Ricordiamo le prime battaglie per difendere quelle conquiste: i processi, l’esilio, le lotte nelle città. Ricordiamo l’impegno dell’ANPI nel difendere il nome della Resistenza, anche di fronte a chi voleva cancellarne la memoria.

E non dimentichiamo ciò che venne dopo: le lotte operaie, la difesa della democrazia contro i tentativi di colpi di Stato, contro la legge truffa. Fino ad arrivare a oggi, nella battaglia contro chi vuole stravolgere la Costituzione.

L’impegno dell’ANPI è spesso discriminante: ci si auto-sospende quando si vuole correre per incarichi amministrativi; non è lo strumento per agevolare la carriera politica. Difendiamo la nostra autonomia e non sempre è facile; per qualcuno la tentazione di agire con un partito è davvero molto forte.

La scommessa sta nel trovare nuove forme di lotta per la difesa costante della democrazia dei diritti e dell’uguaglianza, per opporci al rialzarsi del fascismo, anzi dei fascismi, per rinnovare gli impegni.

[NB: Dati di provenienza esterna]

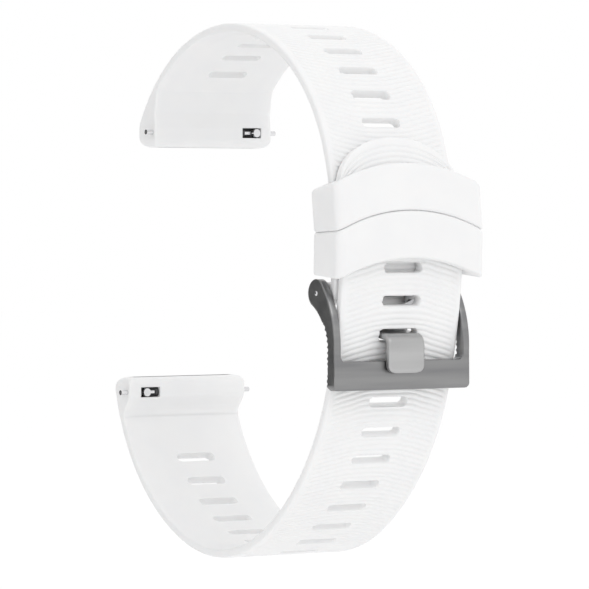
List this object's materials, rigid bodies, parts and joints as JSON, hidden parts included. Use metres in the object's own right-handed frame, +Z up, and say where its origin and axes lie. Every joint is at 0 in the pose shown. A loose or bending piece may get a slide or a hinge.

Non da oggi, ricordiamo alcune date:

2011 grande convegno dell’anpi “Riflessioni sulle nuove forme di “fascismo”, in Italia e in Europa”

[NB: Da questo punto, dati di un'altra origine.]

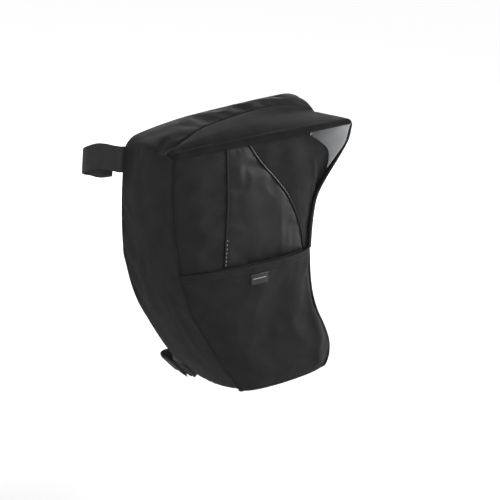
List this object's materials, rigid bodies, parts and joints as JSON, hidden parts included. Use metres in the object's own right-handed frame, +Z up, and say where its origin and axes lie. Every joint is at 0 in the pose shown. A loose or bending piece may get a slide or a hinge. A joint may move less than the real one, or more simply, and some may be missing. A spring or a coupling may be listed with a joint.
{
  "type": "motorcycle side bag",
  "caption": "Soft side-mounted motorcycle bag with a wide curved side strip, a hinged rain hood with a side wing, a slip pocket on the front and two webbing strap loops behind.",
  "frame": {"origin": "middle of the anti-slip pad's outer face on the back, which rests against the motorcycle", "axes": "+Y out of the back towards the motorcycle, +Z up, +X to the bag's right as its front is seen"},
  "size_m": [0.2437, 0.1453, 0.2893],
  "materials": {
    "woven_black": "coarse woven polyester",
    "coated_black": "coated fabric with a slight sheen",
    "foam_dark": "closed-cell foam",
    "lining_grey": "light grey lining",
    "trim_black": "binding and closure tape",
    "piping_grey": "corded piping",
    "webbing_black": "woven webbing",
    "pad_rubber": "ribbed anti-slip rubber",
    "board_plastic": "plain stiffener"
  },
  "bodies": {
    "bag": {"back_panel": "woven_black", "back_pad": "pad_rubber", "back_foam": "foam_dark", "back_board": "board_plastic", "back_lining": "lining_grey", "gusset_upper": "woven_black", "gusset_base": "woven_black", "gusset_foam": "foam_dark", "gusset_lining": "lining_grey", "front_left": "woven_black", "front_insert": "coated_black", "front_right": "woven_black", "front_base": "woven_black", "front_foam": "foam_dark", "front_lining": "lining_grey", "pocket_panel": "woven_black", "pocket_hem": "woven_black", "pocket_label": "trim_black", "edge_binding": "trim_black", "piping_left": "piping_grey", "piping_right": "piping_grey", "mouth_facing": "lining_grey", "loop_strip": "trim_black", "hood_yoke": "woven_black", "upper_root": "webbing_black", "lower_root": "webbing_black"},
    "lid": {"hood_top": "woven_black", "hood_padding": "foam_dark", "hood_lining": "lining_grey", "hood_wing": "woven_black", "wing_lining": "lining_grey", "wing_binding": "trim_black", "hook_strip": "trim_black"},
    "upper_loop": {"upper_strap": "webbing_black", "upper_loop_patch": "trim_black"},
    "upper_end": {"upper_tail": "webbing_black", "upper_hook_patch": "trim_black"},
    "lower_loop": {"lower_strap": "webbing_black", "lower_loop_patch": "trim_black"},
    "lower_end": {"lower_tail": "webbing_black", "lower_hook_patch": "trim_black"}
  },
  "joints": [
    {"name": "hood_hinge", "type": "hinge", "parent": "bag", "child": "lid", "pos_m": [0.001, -0.058, 0.12675], "axis": [-0.9746, -0.2224, -0.026], "range_deg": [0, 110]},
    {"name": "upper_strap_swing", "type": "hinge", "parent": "bag", "child": "upper_loop", "pos_m": [-0.10471, -0.001, 0.09845], "axis": [0.0887, 0, 0.9961], "range_deg": [-25, 25]},
    {"name": "upper_strap_peel", "type": "hinge", "parent": "upper_loop", "child": "upper_end", "pos_m": [-0.131, 0.02776, 0.09763], "axis": [0.0887, 0, 0.9961], "range_deg": [0, 70]},
    {"name": "lower_strap_swing", "type": "hinge", "parent": "bag", "child": "lower_loop", "pos_m": [-0.03263, -0.001, -0.13481], "axis": [0.6795, 0, -0.7337], "range_deg": [-25, 15]},
    {"name": "lower_strap_peel", "type": "hinge", "parent": "lower_loop", "child": "lower_end", "pos_m": [-0.03478, 0.0378, -0.13537], "axis": [0.6795, 0, -0.7337], "range_deg": [0, 70]}
  ]
}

2014 convegno a Roma sugli “Strumenti legislativi per fermare il neofascismo e il razzismo in Italia e in Europa” a 150 metri dal parlamento, presenza due Deputati, riorganizzata a Casa Cervi avrà un grande successo

Nel 2017 gruppo di lavoro  da cui scaturirà un testo straordinario, “Antifascismo Quotidiano. Strumenti istituzionali per il contrasto a neofascismo e razzismi” a cura di Carlo Smuraglia.

 

Il nostro impegno resta costante alle idealità di chi ha combattuto durante il ventennio, quelli che hanno riscattato l’Italia nelle diverse forme di Resistenza e di quelle e quelli che dopo la liberazione hanno contribuito ad affermarsi della democrazia e che fino ad oggi non hanno mai smesso di essere soggetto antifascista.